James Wood, comp. Dictionary of Quotations. 1899.

Chapin

Christianity has made martyrdom sublime and sorrow triumphant.

Do not ask if a man has been through college. Ask if a college has been through him.

Each thing lives according to its kind; the heart by love, the intellect by truth, the higher nature of man by intimate communion with God.

Earth has scarcely an acre that does not remind us of actions that have long preceded our own, and its clustering tombstones loom up like reefs of the eternal shore, to show us where so many human barks have struck and gone down.

Events are only the shells of ideas; and often it is the fluent thought of ages that is crystallised in a moment by the stroke of a pen or the point of a bayonet.

Gaiety is often the reckless ripple over depths of despair.

Goodness consists not in the outward things we do, but in the inward thing we are.

Impatience dries the blood sooner than age or sorrow.

Liberty is an old fact; it has had its heroes and its martyrs in almost every age.

Life is a crucible, into which we are thrown and tried. The actual weight and value of a man are expressed in the spiritual substance of the man; all else is dross.

Life, whether in this world or any other, is the sum of our attainment, our experience, our character. In what other world shall we be more surely than we are here?

Men will face powder and steel, because they cannot face public opinion.

Modest expression is a beautiful setting to the diamond of talent and genius.

Morality is but the vestibule of religion.

Neutral men are the devil’s allies.

Not in the achievement, but in the endurance, of the human soul, does it show its divine grandeur and its alliance with the infinite God.

Objects close to the eye shut out much larger objects on the horizon; and splendours born only of the earth eclipse the stars. So a man sometimes covers up the entire disc of eternity with a dollar, and quenches transcendent glories with a little shining dust.

Ostentation is the signal flag of hypocrisy.

Poetry is the utterance of truth,—deep, heartfelt truth. The true poet is very near the oracle.

Profaneness is a brutal vice; he who indulges in it is no gentleman.

Public feeling now is apt to side with the persecuted, and our modern martyr is full as likely to be smothered with roses as with coals.

Scepticism has never founded empires, established principles, or changed the world’s heart. The great doers in history have always been men of faith.

The creed of the true saint is to make the best of life, and make the most of it.

The great doers in history have always been men of faith.

The highest genius never flowers in satire, but culminates in sympathy with that which is best in human nature, and appeals to it.

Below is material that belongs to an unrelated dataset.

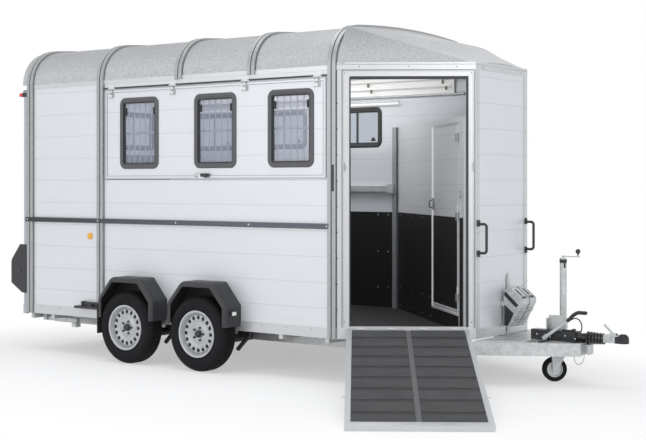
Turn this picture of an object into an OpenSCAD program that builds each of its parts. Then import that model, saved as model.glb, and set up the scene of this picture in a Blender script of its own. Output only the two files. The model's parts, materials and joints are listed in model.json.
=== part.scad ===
// Tandem axle horse trailer with an aluminium plank body, a side ramp and a rear ramp.
// Working frame: x forward with 0 at the front wall, y to the left with 0 at the middle, z up
// with 0 on the ground. place() moves it all so that the origin is the middle of the towing ball.

/* [Body] */
// Width of the box over its walls
body_w = 2150; // [2000:10:2200]
// Length of each straight side wall
side_len = 3700; // [3600:10:3900]
// Length of a front corner along the trailer
corner_x = 909; // [860:1:960]
// Width of a front corner across the trailer
corner_y = 640; // [600:1:680]
// Thickness of the plank walls
wall_t = 30; // [24:1:36]
// Underside of the walls above the ground
sill_z = 359; // [350:1:370]
// Height of the sill profile
sill_h = 86; // [60:1:90]
// Top edge of the walls above the ground
eave_z = 2574; // [2540:2:2620]
// Height of the eave profile
eave_h = 39; // [30:1:40]
// How far the sill and eave profiles stand out of the wall
trim_t = 6; // [4:1:8]
// Height of one wall plank
plank_h = 209; // [190:1:220]
// Width of the groove between two planks
groove_w = 4; // [3:0.5:6]
// Depth of the groove between two planks
groove_d = 2; // [1:0.5:3]
// Thickness of the floor panel
floor_t = 40; // [30:1:41]
// Thickness of the rubber floor mat
mat_t = 8; // [5:1:10]
// Height of the dark rubbing strip
strip_h = 44; // [36:1:52]
// Middle of the rubbing strip above the ground
strip_z = 1268; // [1240:2:1300]
// How far the rubbing strip stands out
strip_t = 14; // [10:1:18]

/* [Roof] */
// Thickness of the roof skin
roof_t = 22; // [16:1:26]
// Radius of the roof's shoulders
roof_r = 335; // [300:5:360]
// Crown of the roof above the wall top
roof_rise = 368; // [350:2:390]
// Overhang of the roof behind the rear portal
roof_back = 58; // [40:1:80]
// Width of a roof bow
bow_w = 80; // [60:2:100]
// How far a roof bow stands out
bow_h = 20; // [14:1:24]
// Height of the front roof moulding at its front edge
hood_front = 38; // [30:1:60]
// Distance from the front wall to the break in the moulding's slope
hood_break = 400; // [340:5:460]
// Height of that break over the wall top
hood_break_z = 232; // [220:2:250]

/* [Openings] */
// Rear edge of the side flap, behind the front wall
flap_x0 = 3577; // [3540:1:3590]
// Front edge of the side flap, behind the front wall
flap_x1 = 1012; // [1010:1:1040]
// Lower edge of the side flap
flap_z0 = 1650; // [1600:5:1700]
// Upper edge of the side flap
flap_z1 = 2487; // [2450:1:2490]
// Gap round the flap and the doors
door_gap = 6; // [5:0.5:8]
// Width of a side window over its frame
win_w = 488; // [460:2:510]
// Height of a side window over its frame
win_h = 652; // [600:2:680]
// Middle of the side windows above the ground
win_z = 2074; // [2070:1:2080]
// Width of a sliding window over its frame
slide_w = 600; // [520:5:640]
// Height of a sliding window over its frame
slide_h = 400; // [340:5:420]
// Middle of the sliding windows above the ground
slide_z = 2170; // [2140:5:2190]
// Corner radius of every window frame
win_r = 66; // [56:1:76]
// Width of a window frame
win_band = 44; // [36:1:50]
// How far a window frame stands out on each side
win_proud = 9; // [6:1:12]
// Thickness of the window glass
glass_t = 5; // [4:0.5:6]
// Left edge of the ramp doorway, along the corner
gate_u0 = 103; // [95:1:115]
// Right edge of the ramp doorway, along the corner
gate_u1 = 1037; // [1025:1:1042]
// Threshold of the ramp doorway
gate_z0 = 461; // [455:1:470]
// Top of the ramp doorway
gate_z1 = 2468; // [2440:1:2480]
// Width of the doorway's raised frame
gate_frame = 56; // [50:1:60]
// Width of a rear corner post
rear_post = 130; // [120:5:150]
// Lower edge of the rear ramp
rear_z0 = 400; // [398:1:410]
// Upper edge of the rear ramp
rear_z1 = 2492; // [2460:2:2494]

/* [Ramps and doors] */
// Thickness of the ramp panels
ramp_t = 40; // [32:1:44]
// Length of the side ramp from its hinge
ramp_len = 2070; // [2040:5:2080]
// Width of the side ramp
ramp_w = 985; // [960:1:1000]
// Width of the ramp's edge profile
ramp_edge = 40; // [34:1:44]
// Pitch of the ramp cleats
cleat_pitch = 232; // [200:2:250]
// Width of a ramp cleat
cleat_w = 62; // [40:2:80]
// Height of a ramp cleat over its mat
cleat_h = 6; // [4:1:7]
// Width of the tack room's outer door
tack_w = 720; // [640:5:760]
// Wall between the tack room's outer door and the wall top
tack_head = 324; // [280:4:380]
// Height of the tack room partition above the ground
screen_z = 2155; // [2100:5:2200]
// Thickness of the tack room partition
screen_t = 26; // [20:1:30]
// Width of the inner tack room door
inner_w = 790; // [740:5:800]

/* [Running gear] */
// Distance between the two axles
axle_gap = 860; // [840:1:900]
// Rear wheel behind the front wall
wheel_back = 3128; // [3110:1:3140]
// Outer diameter of a tyre
tyre_d = 648; // [640:1:654]
// Width of a tyre
tyre_w = 185; // [175:1:195]
// Diameter of a rim over its flange
rim_d = 416; // [410:1:420]
// Gap between a wall and a tyre
tyre_gap = 12; // [8:1:16]
// Holes round a wheel disc
rim_holes = 16; // [12:1:18]
// Diameter of a hole in a wheel disc
rim_hole_d = 26; // [20:1:28]
// Radius of a stub axle
stub_r = 20; // [18:1:24]
// Running clearance of the wheel bearings
run_gap = 0.08; // [0.05:0.01:0.1]
// Half length of a fender
fender_half = 345; // [340:1:350]
// Top of a fender above the ground
fender_z = 772; // [760:1:790]
// Thickness of a fender
fender_t = 6; // [5:0.5:7]
// How far a fender stands out over its tyre
fender_over = 3; // [2:1:8]
// Depth of a fender's outer lip
fender_lip = 44; // [36:1:50]

/* [Drawbar] */
// Half angle of the drawbar's two beams
beam_a = 30; // [29:0.5:31]
// Half distance between the beams at their front ends
beam_y = 78; // [76:1:84]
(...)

The individual and the race are always moving, and as we drift into new latitudes new lights open in the heaven more immediately over us.

The mustard-seed of thought is a pregnant treasury of vast results. Like the germ in the Egyptian tombs, its vitality never perishes; and its fruit will spring up after it has been buried for long ages.

The public sense is in advance of private practice.

There are interests by the sacrifice of which peace is too dearly purchased. One should never be at peace to the shame of his own soul, to the violation of his integrity or of his allegiance to God.

Tribulation will not hurt you unless it does—what, alas! it too often does—unless it hardens you, and makes you sour and narrow and sceptical.

Truth is the root, but human sympathy is the flower of practical life.

Truth should be strenuous and bold; but the strongest things are not always the noisiest, as any one may see who compares scolding with logic.

We have not the innocence of Eden; but by God’s help and Christ’s example, we may have the victory of Gethsemane.

We move too much in platoons; we march by sections; we do not live in our vital individuality enough; we are slaves to fashion, in mind and in heart, if not to our passions and appetites.